==== SOURCE EXCERPT

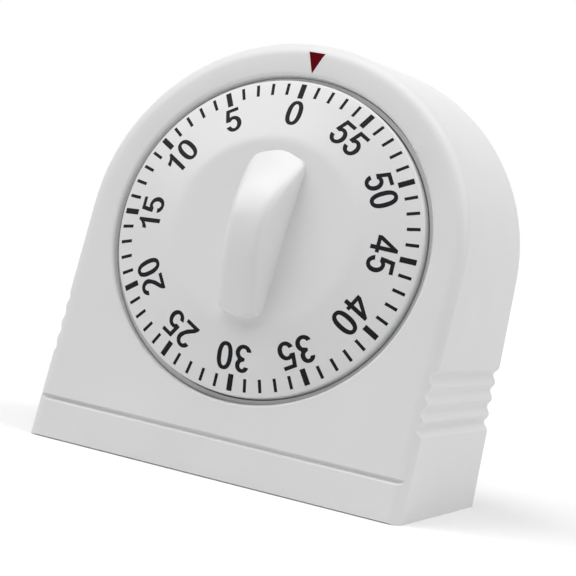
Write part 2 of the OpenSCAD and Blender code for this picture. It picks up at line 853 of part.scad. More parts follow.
// Escape wheel: pointed teeth that lean forward
module escape_wheel() {
    color("goldenrod") on_face() slab(escape_y, escape_y + wheel_t) translate(escape_pos)
        rotate(anchor_at + pallet_half + 180 / escape_n) difference() {
            polygon([for (k = [0 : escape_n - 1], p = [[0.76, -4], [1, -1.6], [1, 1], [0.76, 8]])
                out(360 / escape_n * k + p[1], p[0] * escape_r)]);
            circle(arbor_r + seat_play);
            crossings(arbor_r + 1, 0.76 * escape_r - 0.9, 4, 1);
        }
}

module balance_arbor() {
    color("silver") on_face() shaft(anchor_pos, arbor_r);
}

// Anchor with two round pins that meet the escape wheel's teeth
module pallet_anchor() {
    color("silver") on_face() {
        slab(escape_y - 0.9, escape_y - 0.3) difference() {
            union() {
                translate(anchor_pos) circle(arbor_r + 0.9);
                for (side = [-1, 1])
                    link(anchor_pos, escape_pos + out(anchor_at + side * pallet_half, pallet_ring), 1.1);
            }
            translate(anchor_pos) circle(arbor_r + seat_play);
        }
        for (side = [-1, 1])
            rod(escape_pos + out(anchor_at + side * pallet_half, pallet_ring), pallet_pin_r,
                escape_y - 0.9, escape_y + wheel_t + 0.3);
    }
}

module balance_wheel() {
    color("goldenrod") on_face() slab(balance_y, balance_y + balance_t) translate(anchor_pos) difference() {
        circle(balance_r);
        circle(arbor_r + seat_play);
        crossings(arbor_r + 1, balance_r - 1, 2, 1.2);
    }
}

module star_arbor() {
    color("silver") on_face() {
        shaft(star_pos, arbor_r);
        slab(front_in + 0.3, barrel_y + flange_t + 0.5) translate(star_pos)
            rotate(star_turn) pinion(star_pinion_n, main_m);
    }
}

// Star wheel that rocks the hammer
module star_wheel() {
    color("goldenrod") on_face() slab(star_y, star_y + star_t) translate(star_pos)
        rotate(hammer_at + star_half + 180 / star_n) difference() {
            polygon([for (k = [0 : star_n - 1], p = [[0.72, -8], [1, -1.5], [1, 1.5], [0.72, 8]])
                out(360 / star_n * k + p[1], p[0] * star_r)]);
            circle(arbor_r + seat_play);
        }
}

// Hammer's shaft: it runs through the rear plate to the hammer's arm
module hammer_arbor() {
    color("silver") on_face() {
        rod(hammer_pos, arbor_r, front_in + end_play, bell_y - 0.8);
        rod(hammer_pos, pivot_r, front_out - 0.3, front_in + 1);
    }
}

// Fork with two pins over the star wheel and a tail for the trip lever
module hammer_fork() {
    color("silver") on_face() {
        slab(cam_y, cam_y + cam_t) difference() {
            union() {
                translate(hammer_pos) circle(arbor_r + 1);
                for (side = [-1, 1])
                    link(hammer_pos, star_pos + out(hammer_at + side * star_half, star_ring), 1.4);
                link(hammer_pos, tail_end, toe_w);
                link(tail_end, toe_pos, toe_w);
            }
            translate(hammer_pos) circle(arbor_r + seat_play);
        }
        for (side = [-1, 1]) rod(star_pos + out(hammer_at + side * star_half, star_ring), star_pin_r,
            star_y - 0.3, cam_y + cam_t);
    }
}

// Arm and head of the hammer, inside the bell
module bell_hammer() {
    arm_y = rear_out + 0.8;
    color("silver") on_face() {
        slab(arm_y, arm_y + 0.8) difference() {
            union() {
                translate(hammer_pos) circle(arbor_r + 1.1);
                link(hammer_pos, head_pos, 1.6);
            }
            translate(hammer_pos) circle(arbor_r + seat_play);
        }
        rod(head_pos, head_r, arm_y, bell_y + bell_h * 0.3);
    }
}

// Lever that rides the cam and lets the hammer go
module trip_lever() {
    color("silver") on_face() slab(cam_y, cam_y + cam_t) difference() {
        union() {
            translate(lever_pos) circle(arbor_r + 1.2);
            link(lever_pos, elbow_pos, lever_w);
            link(elbow_pos, nose_pos, lever_w);
            link(lever_pos, catch_pos, lever_w);
        }
        translate(lever_pos) circle(arbor_r + pivot_play);
    }
}

front_housing();
pointer_mark();
rear_cover();
case_screws();
movement_screws();
front_plate();
rear_plate();
plate_pillars();
pillar_nuts();
trip_stud();
bell_post();
bell();
bell_screw();
dial_knob();
dial_arbor();
mainspring();
ratchet_wheel();
click();
click_spring();
main_wheel();
stop_cam();
spring_barrel();
second_arbor();
second_wheel();
third_arbor();
third_wheel();
escape_arbor();
escape_wheel();
balance_arbor();
pallet_anchor();
balance_wheel();
star_arbor();
star_wheel();
hammer_arbor();
hammer_fork();
bell_hammer();
trip_lever();
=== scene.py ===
import bpy
import json
import math
from mathutils import Matrix, Vector


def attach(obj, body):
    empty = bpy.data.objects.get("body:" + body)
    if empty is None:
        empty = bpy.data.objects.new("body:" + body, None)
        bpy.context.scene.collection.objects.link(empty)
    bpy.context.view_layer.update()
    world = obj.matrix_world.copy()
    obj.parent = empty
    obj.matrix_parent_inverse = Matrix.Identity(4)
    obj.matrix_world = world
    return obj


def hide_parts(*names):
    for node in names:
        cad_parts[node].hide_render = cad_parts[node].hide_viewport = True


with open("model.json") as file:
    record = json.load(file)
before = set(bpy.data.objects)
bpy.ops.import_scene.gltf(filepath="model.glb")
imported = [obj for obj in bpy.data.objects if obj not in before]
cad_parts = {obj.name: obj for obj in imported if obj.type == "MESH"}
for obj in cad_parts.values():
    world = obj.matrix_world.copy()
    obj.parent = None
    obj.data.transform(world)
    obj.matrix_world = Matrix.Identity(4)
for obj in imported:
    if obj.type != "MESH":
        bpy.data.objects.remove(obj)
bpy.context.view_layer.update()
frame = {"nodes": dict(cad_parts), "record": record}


# Case: a moulded front shell with the dial's well, and a flat moulded back that closes it.
# Both are white satin ABS with a very fine spark-eroded grain. Four screws from behind hold them together.
PATTERN_LOW = 0.3
PATTERN_HIGH = 0.7
MOULD_CLOUDS = 60
MOULD_GRAIN = 2600
GRAIN_STRENGTH = 0.12
GRAIN_DEPTH = 0.00002
JOIN_DISTANCE = 0.000001
CASE_CREASE = 24

body_of_node = {
    node: body
    for body, members in frame["record"]["behaviour"]["bodies"].items()
    for node in members
}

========

> **STATED TASK**
Solely the line containing "bpy.context.scene.collection.objects.link(empty)", the line containing "in imported if", and the lines between them are to be given again, exactly as written.

> **THE COMPLETED TASK**
        bpy.context.scene.collection.objects.link(empty)
    bpy.context.view_layer.update()
    world = obj.matrix_world.copy()
    obj.parent = empty
    obj.matrix_parent_inverse = Matrix.Identity(4)
    obj.matrix_world = world
    return obj


def hide_parts(*names):
    for node in names:
        cad_parts[node].hide_render = cad_parts[node].hide_viewport = True


with open("model.json") as file:
    record = json.load(file)
before = set(bpy.data.objects)
bpy.ops.import_scene.gltf(filepath="model.glb")
imported = [obj for obj in bpy.data.objects if obj not in before]
cad_parts = {obj.name: obj for obj in imported if obj.type == "MESH"}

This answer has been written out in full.